Not long after, Jones would prove that he could be even-handed — but only if respect was mutual. With four laps remaining, an engine misfire dropped the leading Williams into the clutches of Gilles Villeneuve’s cumbersome Ferrari. Jones left just enough room if Villeneuve wished to take a chance and squeeze past on the narrow circuit. The Ferrari driver did not need a second invitation.

It was payback for Villeneuve. Earlier in the race, the Ferrari had been ahead, but Villeneuve, realising his brakes would not take the punishment if he tried to keep the Williams at bay, had given Jones half a chance to overtake. “I was much quicker and Villeneuve knew he couldn’t keep me behind for ever because of the state of his brakes,” says Jones. “So he left me a small gap. I got through and went after Piquet. When I had my problem later on, I repaid the favour. If I couldn’t win, I was glad he did.”

There is very little chance of the McLaren drivers helping each other out during the remaining six races in 2007. Jones enjoyed commentating on the conflict within McLaren in Hungary in his regular role with Australian television. “I loved it,” says Jones. “It’s good for business. We are talking about highly individualistic characters who are being paid a lot of money and who are very, very talented. To expect that type of person, regardless of what industry they’re in, to completely toe the line and become puppets is a joke.

“Given that Hamilton was supposed to let Alonso through during qualifying, the only thing that surprised me about Alonso’s delaying tactics in the pits was that he didn’t pretend to stall the car. Then they couldn’t have done a bloody thing to him. If he had stalled it, by the time they had got the starter attached and got him going again, it would have equated to the same amount of time lost. These guys are just not thinking quickly enough.”
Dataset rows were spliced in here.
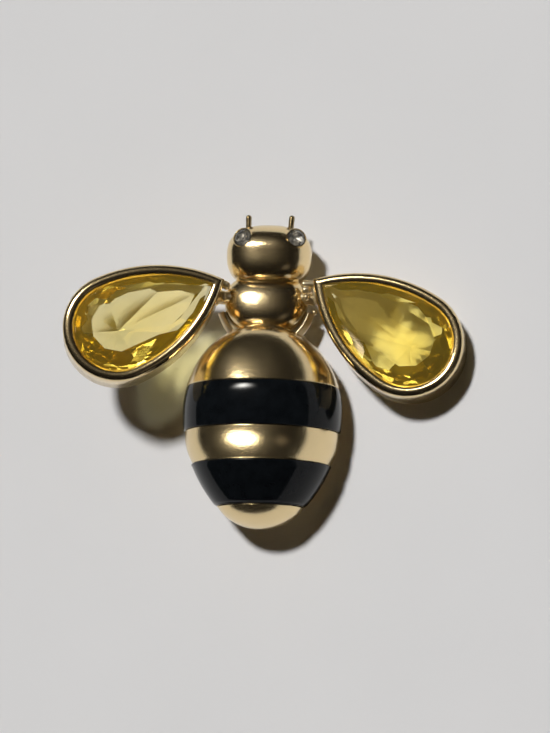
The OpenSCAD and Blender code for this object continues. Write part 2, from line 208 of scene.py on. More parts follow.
# Roll about the brooch's long axis with which it lies on its pin fitting and right wing
REST_ROLL = math.radians(16.9749)


def sizes(name):
    """A group's values, with lengths in millimetres and angles in degrees."""
    group = getattr(bpy.context.scene, "brooch_" + name)
    scales = {"LENGTH": 1 / MM, "ROTATION": math.degrees(1)}
    found = {}
    for key in group.__annotations__:
        scale = scales.get(group.bl_rna.properties[key].unit)
        value = getattr(group, key)
        found[key] = value * scale if scale else value
    return SimpleNamespace(**found)


def rest_matrix():
    """From the brooch's own frame, in millimetres, to its place at rest; the pin's mount ties the two."""
    trim = sizes("trim")
    tip = Vector(next(m for m in frame["record"]["mounts"] if m["name"] == "pin_stem")["pos_m"])
    tip_y = trim.hinge_y - trim.span - trim.fitting_l / 2 - PIN_PAST
    turn = Matrix.Rotation(REST_ROLL, 4, "Y")
    place = tip - turn @ (Vector((0, tip_y, trim.fitting_d / 2 - trim.fitting_h)) * MM)
    return Matrix.Translation(place) @ turn @ Matrix.Scale(MM, 4)


def wing_matrix(side):
    """From a wing's frame, its origin in the middle of the round end, to the brooch's; side is -1 or 1."""
    wing = sizes("wings")
    if side < 0:
        x, sweep, rise = wing.left_x, wing.left_sweep, wing.left_rise
    else:
        x, sweep, rise = wing.right_x, wing.right_sweep, wing.right_rise
    placed = (Matrix.Translation((x, wing.root_y, 0)) @ Matrix.Rotation(math.radians(-sweep), 4, "Z")
              @ Matrix.Rotation(math.radians(-rise), 4, "Y")
              @ Matrix.Translation((wing.stone_l - wing.stone_w / 2, 0, 0)))
    return Matrix.Diagonal((side, 1, 1, 1)) @ placed


def eye_matrix(side):
    """From an eye's frame, with its stone's edge at z = 0, to the brooch's."""
    body, trim = sizes("body"), sizes("trim")
    z = body.axis_z + dome_z(head_form(), head_dome(), trim.eye_x, trim.eye_y) + trim.cup_h
    x = body.head_x + trim.eye_shift + side * trim.eye_x
    place = Matrix.Translation((x, head_y() + trim.eye_y, z))
    return (place @ Matrix.Rotation(math.radians(side * trim.eye_out), 4, "Y")
            @ Matrix.Rotation(math.radians(-trim.eye_ahead), 4, "X"))


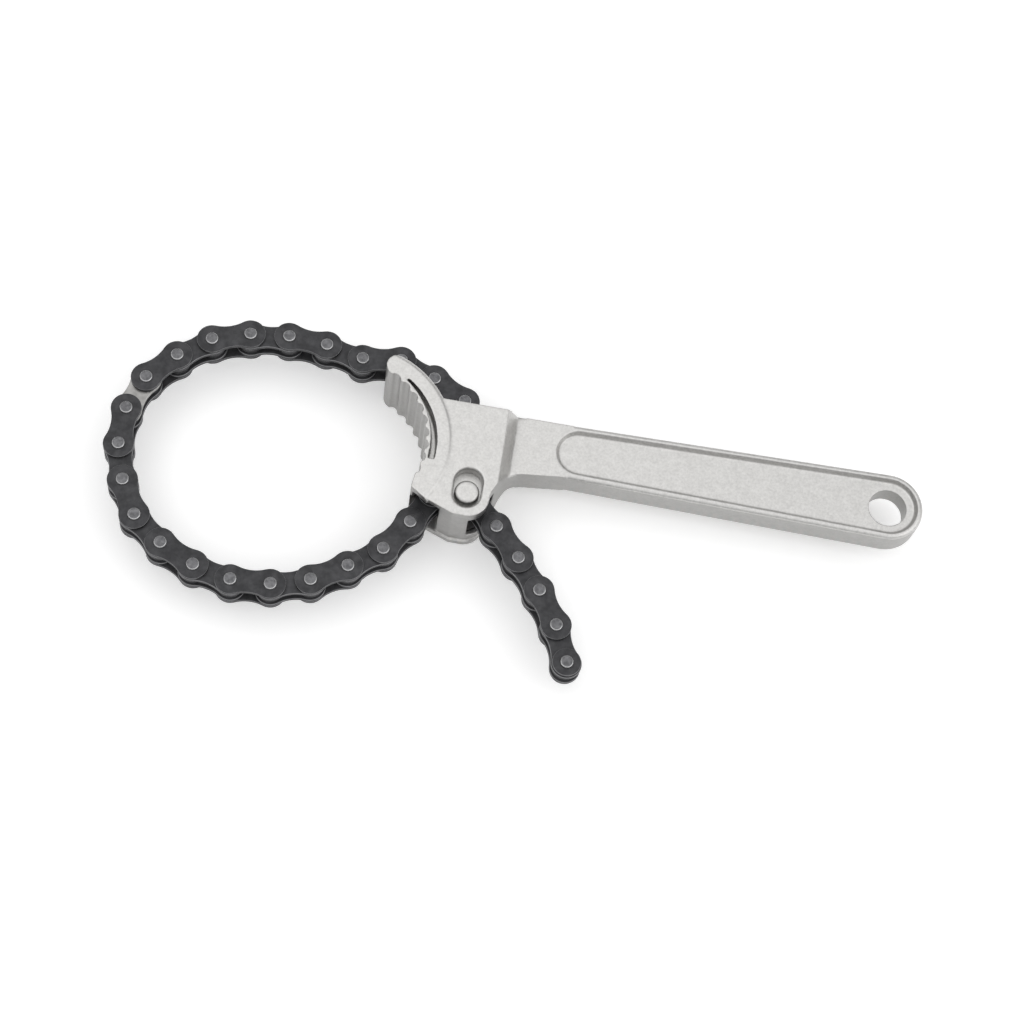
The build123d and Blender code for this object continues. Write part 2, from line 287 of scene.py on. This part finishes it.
# A round ring standing on the Z axis, with its rims eased
def tube(name, outer, inner, low, high, bevel, sides=40):
    deselectAll()
    bpy.ops.mesh.primitive_cylinder_add(vertices=sides, radius=outer, depth=high - low,
                                        location=(0, 0, (low + high) / 2))
    piece = settle(bpy.context.object)
    piece.name = name
    selectFaces(lambda face: abs(face.normal.z) > 0.9)
    bpy.ops.mesh.inset(thickness=outer - inner)
    bpy.ops.mesh.bridge_edge_loops()
    leaveEdit()
    return bevelEdges(piece, bevel)


def joinPieces(pieces, name):
    activate(pieces[0])
    for piece in pieces[1:]:
        piece.select_set(True)
    if len(pieces) > 1:
        bpy.ops.object.join()
    pieces[0].name = name
    pieces[0].data.name = name
    return pieces[0]


def copyOf(piece, name):
    twin = piece.copy()
    twin.data = piece.data.copy()
    twin.name = name
    twin.data.name = name
    bpy.context.scene.collection.objects.link(twin)
    return twin


# The mirror image in the chain's middle plane
def mirrored(piece, name):
    twin = copyOf(piece, name)
    twin.data.transform(Matrix.Scale(-1, 4, Vector((0, 0, 1))))
    twin.data.flip_normals()
    return twin


def finish(piece, body, slot, material, *nodes):
    piece.data.materials.clear()
    piece.data.materials.append(material)
    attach(piece, body)
    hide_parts(*nodes)
    return piece


# Where the chain's pivots lie, read from the frame

def pivotPoints():
    joints = [joint for joint in frame["joints"] if joint["name"].startswith("chain_pivot")]
    joints.sort(key=lambda joint: joint["name"])
    points = [Vector(joint["pos_m"]) for joint in joints]
    low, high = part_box("chain_end_pin")
    points.append((Vector(low) + Vector(high)) / 2)
    return points


pivots = pivotPoints()


# From a link made along X, first pivot at the origin, to its place in the loop
def linkPlace(index):
    start, end = pivots[index], pivots[index + 1]
    heading = math.atan2(end.y - start.y, end.x - start.x)
    return Matrix.Translation(start) @ Matrix.Rotation(heading, 4, "Z")


# Chain links

chain = {
    "pitch": 12.7 * millimetre,
    "endRadius": 4.95 * millimetre,
    "waist": 7.5 * millimetre,
    "thickness": 1.3 * millimetre,
    "innerGap": 3.4 * millimetre,
    "plateGap": 0.1 * millimetre,
    "plateBevel": 0.28 * millimetre,
    "pinRadius": 2.1 * millimetre,
    "pinProud": 0.6 * millimetre,
    "pinBevel": 0.5 * millimetre,
    "pinDish": 0.07 * millimetre,
    "dishInset": 0.3,   # of the pin's radius
    "runningGap": 0.05 * millimetre,
    "pressGap": 0.02 * millimetre,
    "bushWall": 0.75 * millimetre,
    "bushBevel": 0.12 * millimetre,
    "rollerRadius": 4.2 * millimetre,
    "rollerBevel": 0.3 * millimetre,
    "washerRadius": 4.6 * millimetre,
    "endSides": 64,
    "roundSides": 40,
    "waistCuts": 13,
}
innerTop = chain["innerGap"] / 2 + chain["thickness"]
outerBottom = innerTop + chain["plateGap"]
outerTop = outerBottom + chain["thickness"]
pinTop = outerTop + chain["pinProud"]


# A stamped plate: a disc pulled out to a pitch long, waisted, pierced and eased
def plateBlank(name, bottom, bore):
    s = chain
    half = s["pitch"] / 2
    deselectAll()
    bpy.ops.mesh.primitive_circle_add(vertices=s["endSides"], radius=s["endRadius"],
                                      fill_type="NGON", location=(0, 0, bottom),
                                      rotation=(0, 0, math.pi / s["endSides"]))
    plate = settle(bpy.context.object)
    plate.name = name
    selectVertices(lambda point: point.x > 0)
    bpy.ops.transform.translate(value=(s["pitch"], 0, 0))
    limit = s["endRadius"] * math.sin(math.pi / s["endSides"]) * 1.5
    selectVertices(lambda point: abs(point.x - half) < half + limit
                   and abs(point.y) > s["endRadius"] * 0.99)
    bpy.ops.mesh.subdivide(number_cuts=s["waistCuts"])
    leaveEdit()
    # The waist is an arc on each side that meets both ends without a corner
    drop = s["endRadius"] - s["waist"] / 2
    centreY = (half ** 2 - drop ** 2) / (2 * drop)
    hollow = centreY - s["waist"] / 2
    reach = s["endRadius"] / (s["endRadius"] + hollow)
    tangentX = half * reach
    for vertex in plate.data.vertices:
        fromMiddle = abs(vertex.co.x - half)
        if fromMiddle >= half + limit or abs(vertex.co.y) < s["endRadius"] * 0.9:
            continue
        side = math.copysign(1.0, vertex.co.y)
        if half - fromMiddle > tangentX:
            height = centreY - math.sqrt(hollow ** 2 - fromMiddle ** 2)
        else:
            height = math.sqrt(s["endRadius"] ** 2 - (half - fromMiddle) ** 2)
        vertex.co.y = side * height
    selectFaces(lambda face: True)
    bpy.ops.mesh.extrude_region_move(TRANSFORM_OT_translate={"value": (0, 0, s["thickness"])})
    bpy.ops.mesh.select_all(action="SELECT")
    bpy.ops.mesh.normals_make_consistent(inside=False)
    leaveEdit()
    for x in (0, s["pitch"]):
        bpy.ops.mesh.primitive_cylinder_add(vertices=s["roundSides"], radius=bore,
                                            depth=4 * s["thickness"],
                                            location=(x, 0, bottom + s["thickness"] / 2))
        punch = bpy.context.object
        hole = plate.modifiers.new("hole", "BOOLEAN")
        hole.operation = "DIFFERENCE"
        hole.solver = "EXACT"
        hole.object = punch
        applyAll(plate)
        bpy.data.objects.remove(punch)
    return bevelEdges(plate, s["plateBevel"], 3)


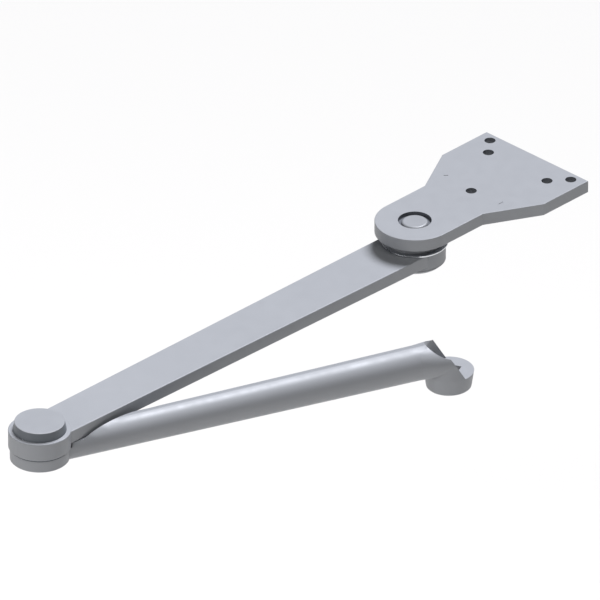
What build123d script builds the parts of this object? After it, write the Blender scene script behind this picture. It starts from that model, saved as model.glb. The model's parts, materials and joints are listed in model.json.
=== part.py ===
from build123d import *
import os
from math import asin, degrees, radians, tan

os.makedirs("parts", exist_ok=True)

# Parallel-arm set of a surface door closer, in millimetres, +Z up. The origin lies on the shoe
# plate's soffit face, midway between the two rear screw holes. +X runs along the plate, away
# from the arms. Heights are negative, because everything hangs under the door frame's soffit.

# Rest pose, seen from above, in degrees from +X
forearm_heading = 179.0
main_arm_heading = -21.4
# How much further the arms can fold from the rest pose, in degrees
fold_limit = 2.0

# Arm lengths, pivot to pivot
forearm_length = 319.0
main_arm_length = 270.8

# Shoe plate
plate_thickness = 8.0
pivot_to_rear_screws = 101.8
pivot_to_tail = 108.0
nose_radius = 24.6
neck_length = 34.3
flare_length = 34.5
tail_half_width = 43.0
rear_screw_half_spacing = 34.2
inner_screw_half_spacing = 24.8
inner_screw_setback = 11.2
pivot_to_front_screw = 49.6
screw_hole_radius = 3.4
countersink_radius = 6.6
countersink_angle = 90
plate_edge_radius = 0.4
pin_counterbore_width = 2.1
pin_counterbore_depth = 2.4
mark_half_spacing = 23.0
mark_size = 2.2
mark_depth = 0.3

# Pivot pins and their bearings, the same at both joints
pin_radius = 8.2
pin_recess = 0.7
pin_edge_radius = 1.4
pin_end_chamfer = 0.4
running_clearance = 0.05
face_clearance = 0.1
bushing_wall = 2.0
bushing_flange_width = 2.4
bushing_flange_thickness = 1.2
bushing_grease_gap = 0.6
bearing_washer_width = 4.4
bearing_washer_thickness = 0.8
disc_spring_width = 4.2
disc_spring_thickness = 0.7
disc_spring_rise = 0.5
retaining_ring_width = 2.6
retaining_ring_thickness = 1.0
retaining_ring_gap = 5.0
retaining_ring_eye_radius = 0.8
groove_depth = 1.0
pin_beyond_ring = 0.5

# Seal rings of round section, let into the arm heads
seal_section_radius = 0.85
seal_groove_clearance = 0.1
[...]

Such a stunt would have gained the approval of Frank Williams and his technical director, Patrick Head, as the trio grew up together in F1 terms, Jones fitting in perfectly with the down-to-earth manner of the team.

“Alan was our kind of bloke,” says Head. “Very pragmatic, no big traumas and it was difficult to get him angry. When we were developing the car, he would give you the problems in the order of their importance. He could communicate and it was a good working relationship.” Some would say that, 27 years on, Williams and Head are still searching for another driver of Jones’s calibre.

When Jones drove for Frank Williams, he remained fiercely independent yet maintained respect for the wishes of his boss. Jones feels it is essential for Ron Dennis to regain some form of control at McLaren. “If you are operating a multi-million dollar operation and you’re going for the world championship, then if you are the boss, you are entitled to call the shots. Ron has got to get his drivers back into some sort of order. You can’t just go on for the rest of the season with all this going on.

“You have these highly talented guys and, while they will want to do their own thing and not become puppets, there has to be some sort of arrangement. They might agree that there is no arrangement — if you know what I mean — but they have to sit down and establish a game plan. It’s like cricket. The captain will instruct his guys to do something for the betterment of that team and for the end result, which is victory. That is not doing anything for the benefit of one individual; it’s for the benefit of that team winning.”

Jones agrees that Alonso underestimated Hamilton’s potential before the season started. “I think Alonso, quite rightly, thought he was going to go to McLaren and be the senior partner in the firm. Being a double world champion, he probably thought he should get a bit more attention than he feels he is getting. This young kid has come in and to all intents and purposes, blown him away — and Alonso doesn’t like it. Fair enough. Neither would I.

“The first guy you’ve got to beat in F1 is your team-mate. I’d be applying all sorts of tricks, psychological or otherwise. By doing what he did in the pit lane, Alonso might have taught Hamilton a bit of a lesson. Hamilton needs to remember that he is leading the championship and he might require Alonso’s help later on. If I were Alonso, I’d go to Hamilton and say, ‘Right mate, all bets are off. Every man for himself. If you don’t want to play the game, this is what we can do.’ Then I’d say: ‘Mate, you’re leading the championship. If you’d like me to bugger that up for you a bit more, you keep going...’”

Jones says he has every sympathy with McLaren mechanics who perhaps feel hard done by over earnings lost through no fault of their own. “I don’t blame them if they feel pissed off,” says Jones. “They will be looking at two guys earning millions of dollars and yet they’re playing games affecting thousands of dollars for team members. I’m not sure why the FIA got involved — but they did, and this was the result. It comes back to everyone working as a team.”

Jones is experiencing the other end of the spectrum in his management role with the A1GP series, which begins the 2007-08 championship in the Netherlands on September 30 and finishes at Brands Hatch on May 4. “I’m really looking forward to the new season,” he says. “We’ve just got a new engineer, Rob Arnott, on board and he was responsible for turning the Chinese team around. They were down the back with us and suddenly they were on the third row and I think Rob was very much responsible for that. That has been our big weakness and I’m hoping he can sort that out for us.

“The series has had an injection of capital and we now have sufficient funding. The great thing about A1GP is that it has drawn in countries — Lebanon, Pakistan, India, for example — that previously had very little involvement in motorsport. The interest is genuine and the atmosphere fantastic. We had a Portuguese team turn up in Durban. They hadn’t done much racing and we lent them equipment — we even did their pit stops for them. You wouldn’t get that in F1.”